Remarks on election ban for those calling for end to ‘one-party dictatorship’ are not official statement, Beijing envoy says
Zhang Xiaoming, director of the State Council’s Hong Kong and Macau Affairs Office, weighs in on Tam Yiu-chung’s comments
Beijing’s top man in charge of Hong Kong affairs has said a senior local politician's remarks on election eligibility were not “official statements” though he understood why he said them.
Zhang Xiaoming, director of the State Council’s Hong Kong and Macau Affairs Office, was referring to a warning last week by Tam Yiu-chung, that anyone calling for an end to “one-party dictatorship” would be at risk of being disqualified from running for local office.
Zhang made the comments to a delegation from the Path of Democracy think tank visiting Beijing from Wednesday to Sunday.
A person with knowledge of the matter said Zhang had told the think tank delegation that Tam’s remarks were “not official statements”. “But you just can’t expect mainland officials to come out and criticise [Tam],” the person said on Saturday.
Speculation had been rife over whether Tam’s views represented the central government’s stance because he was Hong Kong’s sole representative to China’s top legislative body, the National People’s Congress Standing Committee.

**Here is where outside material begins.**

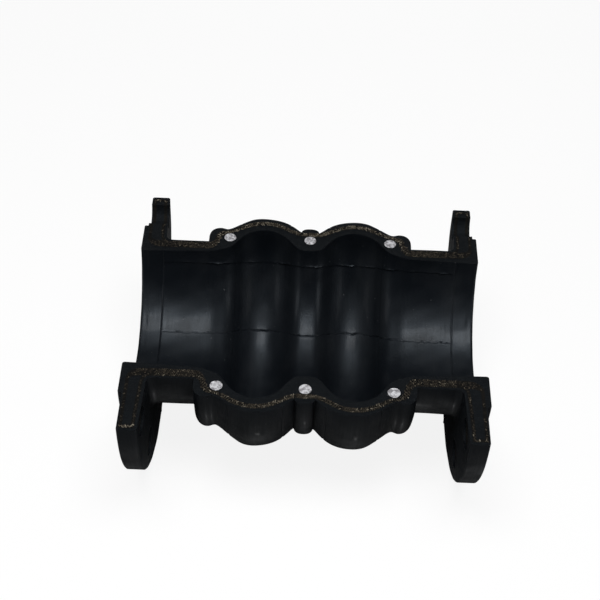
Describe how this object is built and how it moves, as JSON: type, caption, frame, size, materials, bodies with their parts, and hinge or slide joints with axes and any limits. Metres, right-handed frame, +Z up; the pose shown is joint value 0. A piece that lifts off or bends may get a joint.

Tam, 68, is a former chairman of the pro-Beijing Democratic Alliance for the Betterment and Progress of Hong Kong and a former legislator.
Earlier this month, the NPC passed constitutional amendments that further underscored the Communist Party’s authority.
While the world focused on the scrapping of President Xi Jinping’s term limit, a line was added to Article 1 of China’s constitution with a description of the party’s leadership as “the most essential feature of socialism with Chinese characteristics”.
Path of Democracy convenor, Ronny Tong Ka-wah, who is also a member of the Executive Council, said: “I think that Hongkongers and politicians need to respect the country and the country’s constitution … it’s not an issue worth even debating. We just need to accept that.”
Tong, who had a private meeting with Zhang on Friday, took his 32-member group to meet the mainland official on Saturday. Zhang was present only briefly because he had other appointments but his deputy, Feng Wei, stayed for the whole meeting.
The former pan-democrat said Zhang took him to a park on Friday to see the cherry blossoms, describing their time together as “special, romantic and theatrical”.
Tong said that under the principle of “one country, two systems” Hong Kong had its own laws to regulate local elections, adding he did not see any reason at all that anyone needed to support the Chinese Communist Party to run in elections.
“However, there could be huge constitutional problems if Hongkongers running for elections do not respect the country’s governance system,” he said.
Meanwhile, Tam said on Saturday that his warnings were his personal views and not messages from Beijing.